Saya sendiri mengalami kegelisahan berulang kali selama menonton Sunyi. Adegan penampakan hantunya memang kurang menghentak – bahkan tata riasnya agak menggelikan – tapi diri ini dilingkupi rasa tidak nyaman akibat ambience-nya sampai-sampai sempat pula melontarkan keluhan, “aduh, jangan-jangan habis ini setannya nongol nih. Iya kan? Iya kan?.” Dari sederet momen seram yang menghiasi film, favorit secara personal adalah saat Erika mondar-mandir di loker lalu ke kolam renang pada malam hari. Sinematografi dinamis dari Adrian Sugiono dan iringan musik creepy yang digubah oleh Ricky Lionardi memungkinkan adegan yang sebetulnya telah muncul di trailer ini tetap mempunyai daya cekam yang dibutuhkan. Bisa jadi, kamu tidak akan berani lagi untuk berenang-renang seorang diri. Hiii… Disamping production value yang mempunyai kualitas cemerlang dan pengarahan Awi yang mengalami peningkatan cukup baik dalam kaitannya meramu teror, faktor lain yang kemudian menempatkan Sunyi berada di atas rata-rata film horor lokal adalah jalinan pengisahannya yang memiliki bobot. Alih-alih sebatas berisi rentetan teror tak berkesudahan yang tanpa makna, Sunyi mencoba pula untuk bercerita dan menyampaikan pesan dengan baik. Ada kritik terhadap lestarinya perundungan di institusi pendidikan berkedok ospek atau tradisi yang menggunakan dalih “untuk menguatkan mental”, ada pemberian latar belakang yang memadai untuk karakter-karakter inti sehingga kita bisa memahami motivasi atas tindakan-tindakan mereka, dan ada juga upaya memberi momen menghangatkan hati yang cukup berhasil membuat mata saya berkaca-kaca.

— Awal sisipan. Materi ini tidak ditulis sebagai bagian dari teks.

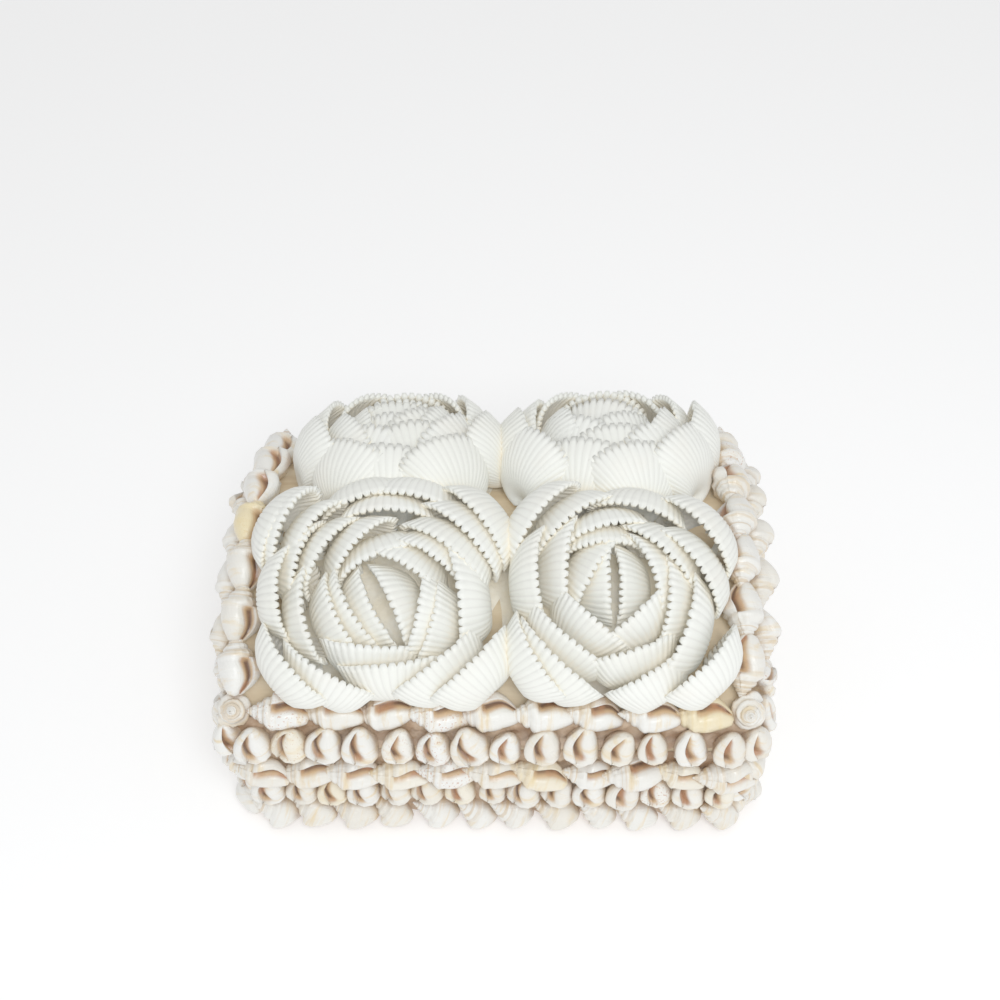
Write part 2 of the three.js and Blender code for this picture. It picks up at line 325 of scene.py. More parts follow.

Meski pada akhirnya Sunyi masih meninggalkan beberapa catatan seperti jajaran pelakon yang memberi performa terlalu sinetron-ish (untungnya Angga Yunanda beserta Amanda Rawles sama sekali tidak mengecewakan), langkahnya untuk menyajikan tontonan seram yang berbeda tetap layak diapresiasi. Terlebih lagi, penggarapannya pun berada di kelas yang mumpuni. Kapan lagi coba bisa berkata dengan bangga “Sunyi lebih baik dari Whispering Corridors yang notabene film Korea Selatan lhooo…” setelah menyaksikan film Indonesia? Jarang-jarang kan.